PROBLEM TO WORK ON — Please work out how many lines in the material contain "from" and give only that figure.

──────

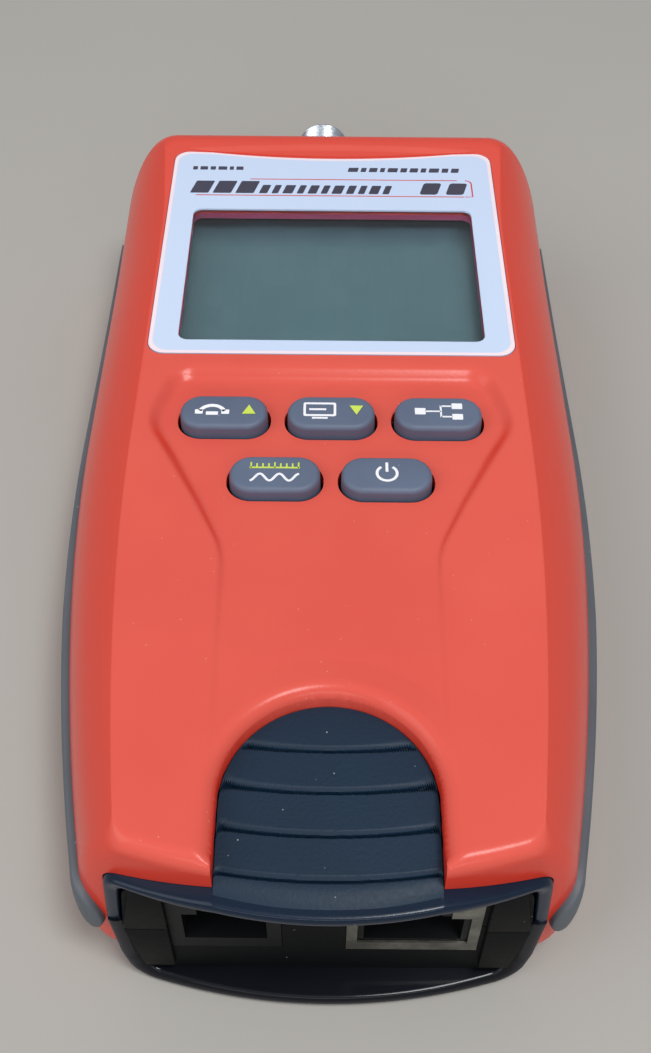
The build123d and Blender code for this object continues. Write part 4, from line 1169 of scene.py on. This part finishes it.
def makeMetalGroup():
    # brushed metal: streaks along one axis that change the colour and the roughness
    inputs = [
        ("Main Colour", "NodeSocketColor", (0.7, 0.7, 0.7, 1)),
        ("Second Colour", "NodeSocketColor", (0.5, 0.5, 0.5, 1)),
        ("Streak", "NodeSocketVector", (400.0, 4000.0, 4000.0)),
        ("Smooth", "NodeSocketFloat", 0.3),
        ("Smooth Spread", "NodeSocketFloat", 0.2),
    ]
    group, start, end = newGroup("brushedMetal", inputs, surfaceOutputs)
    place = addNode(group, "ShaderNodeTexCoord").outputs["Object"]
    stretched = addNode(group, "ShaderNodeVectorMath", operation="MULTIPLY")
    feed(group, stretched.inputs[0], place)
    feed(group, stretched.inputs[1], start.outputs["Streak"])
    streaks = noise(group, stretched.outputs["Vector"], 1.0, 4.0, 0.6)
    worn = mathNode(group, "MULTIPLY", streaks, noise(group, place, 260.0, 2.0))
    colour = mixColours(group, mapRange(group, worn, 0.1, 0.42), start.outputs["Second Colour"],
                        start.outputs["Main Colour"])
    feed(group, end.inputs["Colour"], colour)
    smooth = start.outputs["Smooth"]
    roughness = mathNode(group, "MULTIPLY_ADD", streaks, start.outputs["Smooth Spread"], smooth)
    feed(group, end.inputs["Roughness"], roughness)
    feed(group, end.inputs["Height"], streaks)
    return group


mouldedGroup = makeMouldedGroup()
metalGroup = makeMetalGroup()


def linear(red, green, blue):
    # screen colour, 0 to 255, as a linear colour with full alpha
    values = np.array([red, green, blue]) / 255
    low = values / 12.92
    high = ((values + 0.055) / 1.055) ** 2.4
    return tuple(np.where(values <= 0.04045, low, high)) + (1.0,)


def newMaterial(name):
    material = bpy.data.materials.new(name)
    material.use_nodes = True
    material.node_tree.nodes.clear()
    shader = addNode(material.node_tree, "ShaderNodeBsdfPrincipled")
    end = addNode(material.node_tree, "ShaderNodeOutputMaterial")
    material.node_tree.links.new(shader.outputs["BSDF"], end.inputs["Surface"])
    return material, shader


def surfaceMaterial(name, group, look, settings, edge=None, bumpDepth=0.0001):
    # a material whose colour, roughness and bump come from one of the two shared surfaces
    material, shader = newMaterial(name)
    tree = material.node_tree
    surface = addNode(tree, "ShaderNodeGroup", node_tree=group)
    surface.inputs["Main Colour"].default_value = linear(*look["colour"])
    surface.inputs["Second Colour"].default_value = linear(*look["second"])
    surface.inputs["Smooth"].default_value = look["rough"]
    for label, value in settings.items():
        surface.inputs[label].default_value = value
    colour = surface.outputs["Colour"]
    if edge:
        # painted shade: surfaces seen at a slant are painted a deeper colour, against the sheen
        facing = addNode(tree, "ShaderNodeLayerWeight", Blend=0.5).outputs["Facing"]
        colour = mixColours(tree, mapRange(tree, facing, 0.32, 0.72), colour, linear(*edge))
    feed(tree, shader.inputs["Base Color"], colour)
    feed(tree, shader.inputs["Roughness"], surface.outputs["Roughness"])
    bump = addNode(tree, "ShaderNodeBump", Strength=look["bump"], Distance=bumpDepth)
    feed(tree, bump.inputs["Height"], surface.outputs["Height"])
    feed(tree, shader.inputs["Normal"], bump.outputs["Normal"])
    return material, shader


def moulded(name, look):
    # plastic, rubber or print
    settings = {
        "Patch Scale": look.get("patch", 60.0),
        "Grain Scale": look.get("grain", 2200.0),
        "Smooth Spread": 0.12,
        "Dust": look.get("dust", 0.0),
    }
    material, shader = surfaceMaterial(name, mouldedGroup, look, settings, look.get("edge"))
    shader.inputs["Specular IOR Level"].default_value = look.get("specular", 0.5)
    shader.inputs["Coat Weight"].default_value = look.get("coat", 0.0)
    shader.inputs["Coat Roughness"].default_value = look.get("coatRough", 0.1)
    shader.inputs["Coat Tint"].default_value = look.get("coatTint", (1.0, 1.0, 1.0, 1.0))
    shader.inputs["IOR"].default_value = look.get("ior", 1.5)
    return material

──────

OUTPUT BELOW — 2